The Innokas Network, coordinated by the University of Helsinki’s Faculty of Educational Sciences, promotes the use of digital technology in teaching and has a network of enthusiastic teachers throughout Finland. "This is exactly what the micro:bit needs," says Tiina Korhonen, Head of the Innokas Network, "an extensive and active teachers’ support network for its teaching tools."

The Micro:bit Educational Foundation became an independent non-profit organisation in October 2016 to manage the BBC micro:bit project started by the BBC with its twenty-nine partners a year ago. The project gave away one million micro:bits, one to every eleven to twelve year-old child in the UK. According to UK studies, it is easier and more fun to learn computer skills using the micro:bit and 87% of teachers said their pupils learned how to code with the device.
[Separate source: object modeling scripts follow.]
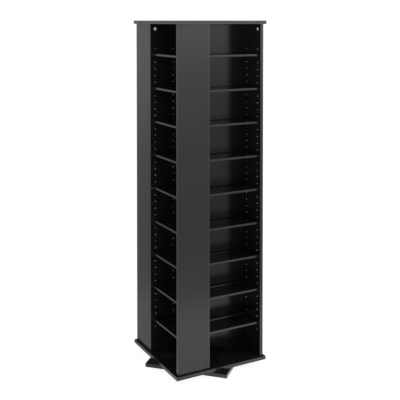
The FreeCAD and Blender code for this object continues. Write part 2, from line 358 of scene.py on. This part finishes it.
# %% Metal, plastic and wood materials
# partly painted light: the cams' near-white colour stands for the light that they catch
zinc_cast_painted_light = two_tone("zinc_casting_painted_light", (0.96, 0.96, 0.95, 1), (0.90, 0.90, 0.89, 1), "TexNoise",
                     (60, 60, 60), gloss=(0.30, 0.42), Metallic=0.0)
zinc_plate = two_tone("zinc_plating", (0.62, 0.62, 0.60, 1), (0.46, 0.47, 0.47, 1), "TexVoronoi",
                      (25, 25, 25), gloss=(0.25, 0.42), bump=0.02, Metallic=1.0)
screw_steel = two_tone("screw_steel", (0.45, 0.45, 0.44, 1), (0.30, 0.30, 0.30, 1), "TexNoise",
                       (110, 110, 110), gloss=(0.30, 0.50), Metallic=1.0)
black_coat = two_tone("black_coated_sheet", (0.020, 0.020, 0.020, 1), (0.030, 0.030, 0.030, 1),
                      "TexNoise", (420, 420, 420), gloss=(0.30, 0.42), IOR=1.5)
glide_plastic = two_tone("glide_plastic", (0.020, 0.020, 0.021, 1), (0.035, 0.035, 0.035, 1),
                         "TexNoise", (300, 300, 300), gloss=(0.45, 0.65), IOR=1.46)
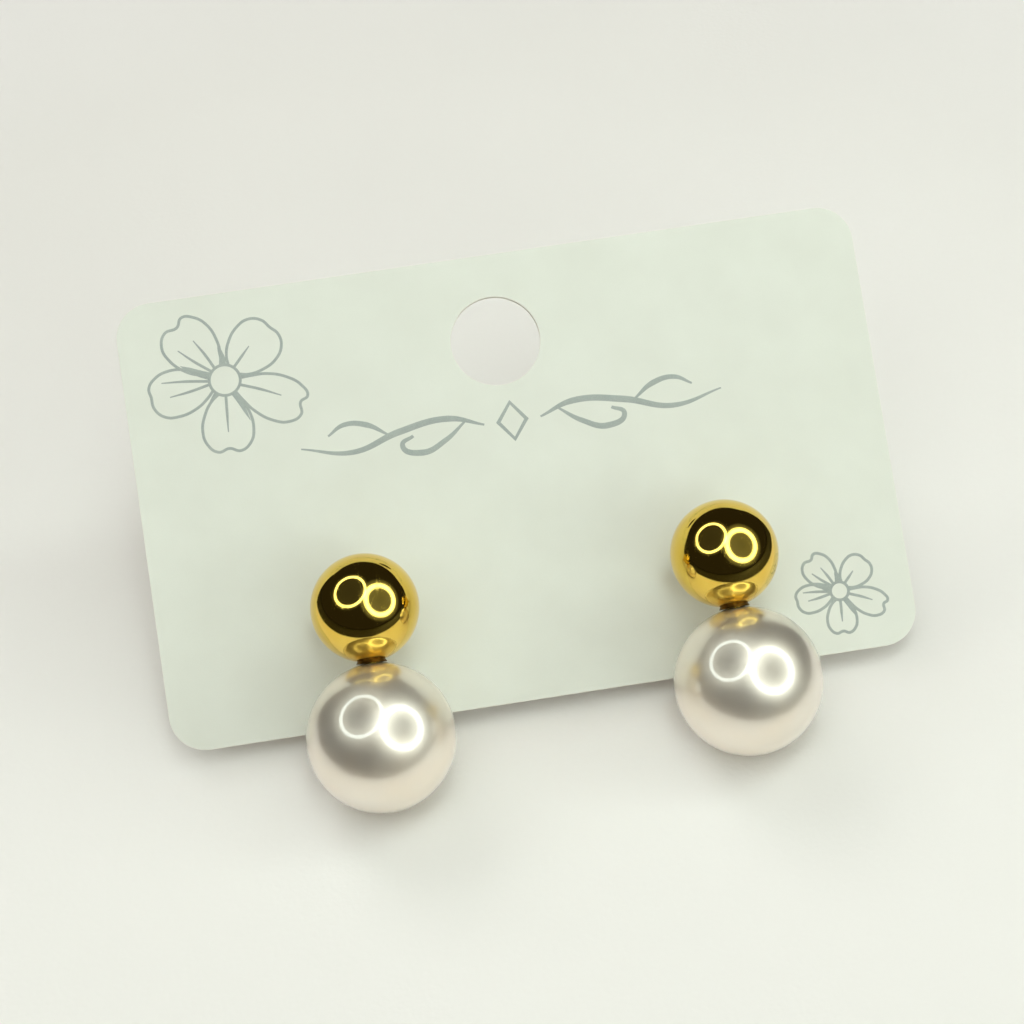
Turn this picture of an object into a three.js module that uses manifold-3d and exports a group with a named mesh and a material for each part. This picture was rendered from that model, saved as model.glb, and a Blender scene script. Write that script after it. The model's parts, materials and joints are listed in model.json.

Zach Shelby hopes some day all schools will offer the best teachers in the world the opportunity to use simple teaching tools for coding and robotics to help create a positive impact on girls and also boys and pupils from rural areas.

Small pilots are already being run in a few Finnish schools. Lauri Parkkonen, a class teacher, now works at the Joensuu Media Centre as an ICT instructor and coach for the Innokas Network and ran an initial micro:bit pilot. He has been waiting for a long time for a device like the micro:bit, which he believes solves many practical issues at once. “The micro:bit is affordable, easy to use and versatile," Parkkonen said. "It’s not tied to a particular platform, and it can be programmed using a block-based JavaScript editor or Python.” In his pilot project, Parkkonen used the micro:bit with first-graders, by integrating contents from visual arts and mathematics.

The main partner in Finland is the Innokas Network, the other partners are MeHackIt and Etteplan, who has helped sponsor the pilot.